PROBLEM STATEMENT :: Can you reproduce the data beneath, keeping every line exact?

STORED DATA ::
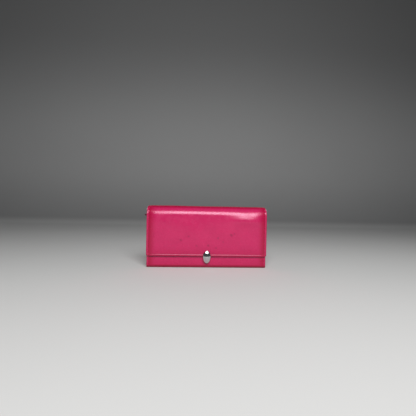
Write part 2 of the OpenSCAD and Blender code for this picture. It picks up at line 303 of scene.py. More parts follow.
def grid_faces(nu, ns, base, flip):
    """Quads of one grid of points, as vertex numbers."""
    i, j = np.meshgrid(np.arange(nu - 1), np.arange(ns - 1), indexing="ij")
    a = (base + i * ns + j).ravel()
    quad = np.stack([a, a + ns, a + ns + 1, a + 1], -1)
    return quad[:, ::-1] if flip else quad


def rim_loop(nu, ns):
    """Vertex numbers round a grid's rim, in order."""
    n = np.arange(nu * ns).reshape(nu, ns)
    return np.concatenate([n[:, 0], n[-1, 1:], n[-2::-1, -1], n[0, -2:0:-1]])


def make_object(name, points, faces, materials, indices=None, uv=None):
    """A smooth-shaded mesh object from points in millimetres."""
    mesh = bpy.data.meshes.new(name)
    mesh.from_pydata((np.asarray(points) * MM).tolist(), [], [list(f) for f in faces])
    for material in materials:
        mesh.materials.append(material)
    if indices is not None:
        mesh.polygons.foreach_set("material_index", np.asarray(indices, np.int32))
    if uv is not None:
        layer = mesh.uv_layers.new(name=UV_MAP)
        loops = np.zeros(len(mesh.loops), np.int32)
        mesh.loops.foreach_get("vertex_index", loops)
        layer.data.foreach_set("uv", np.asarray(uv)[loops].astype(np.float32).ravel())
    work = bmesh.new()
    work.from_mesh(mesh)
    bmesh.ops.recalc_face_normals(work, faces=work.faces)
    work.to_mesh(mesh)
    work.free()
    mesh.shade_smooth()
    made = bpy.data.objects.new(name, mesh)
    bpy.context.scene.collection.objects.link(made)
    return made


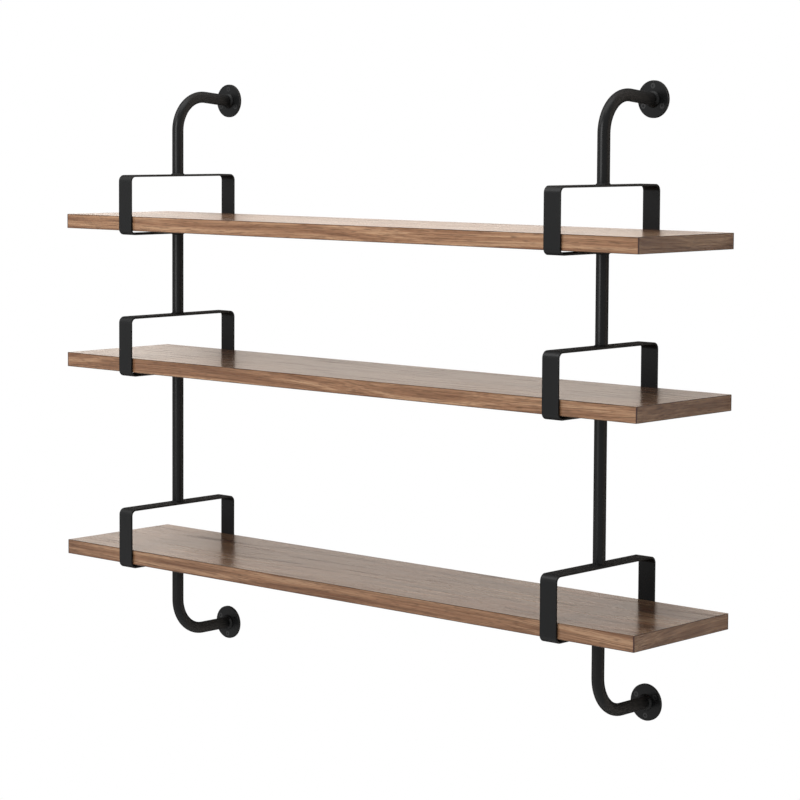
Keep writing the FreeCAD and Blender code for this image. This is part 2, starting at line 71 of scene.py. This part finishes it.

CORRECT OUTPUT ::
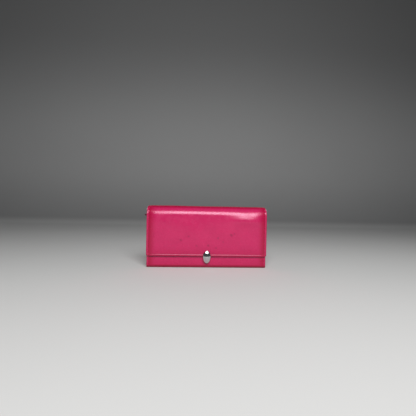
Write part 2 of the OpenSCAD and Blender code for this picture. It picks up at line 303 of scene.py. More parts follow.
def grid_faces(nu, ns, base, flip):
    """Quads of one grid of points, as vertex numbers."""
    i, j = np.meshgrid(np.arange(nu - 1), np.arange(ns - 1), indexing="ij")
    a = (base + i * ns + j).ravel()
    quad = np.stack([a, a + ns, a + ns + 1, a + 1], -1)
    return quad[:, ::-1] if flip else quad


def rim_loop(nu, ns):
    """Vertex numbers round a grid's rim, in order."""
    n = np.arange(nu * ns).reshape(nu, ns)
    return np.concatenate([n[:, 0], n[-1, 1:], n[-2::-1, -1], n[0, -2:0:-1]])


def make_object(name, points, faces, materials, indices=None, uv=None):
    """A smooth-shaded mesh object from points in millimetres."""
    mesh = bpy.data.meshes.new(name)
    mesh.from_pydata((np.asarray(points) * MM).tolist(), [], [list(f) for f in faces])
    for material in materials:
        mesh.materials.append(material)
    if indices is not None:
        mesh.polygons.foreach_set("material_index", np.asarray(indices, np.int32))
    if uv is not None:
        layer = mesh.uv_layers.new(name=UV_MAP)
        loops = np.zeros(len(mesh.loops), np.int32)
        mesh.loops.foreach_get("vertex_index", loops)
        layer.data.foreach_set("uv", np.asarray(uv)[loops].astype(np.float32).ravel())
    work = bmesh.new()
    work.from_mesh(mesh)
    bmesh.ops.recalc_face_normals(work, faces=work.faces)
    work.to_mesh(mesh)
    work.free()
    mesh.shade_smooth()
    made = bpy.data.objects.new(name, mesh)
    bpy.context.scene.collection.objects.link(made)
    return made


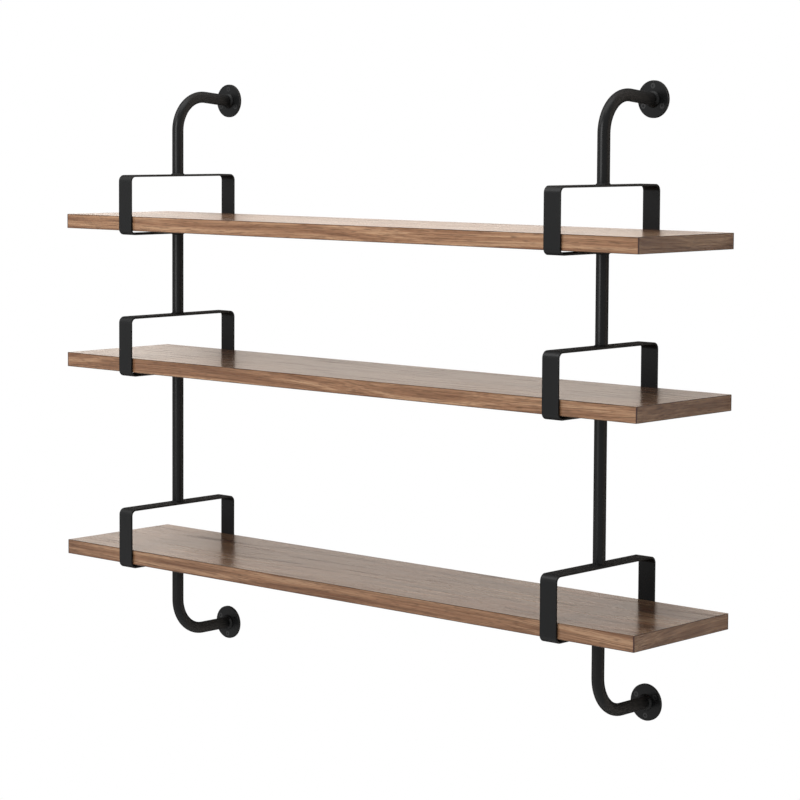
Keep writing the FreeCAD and Blender code for this image. This is part 2, starting at line 71 of scene.py. This part finishes it.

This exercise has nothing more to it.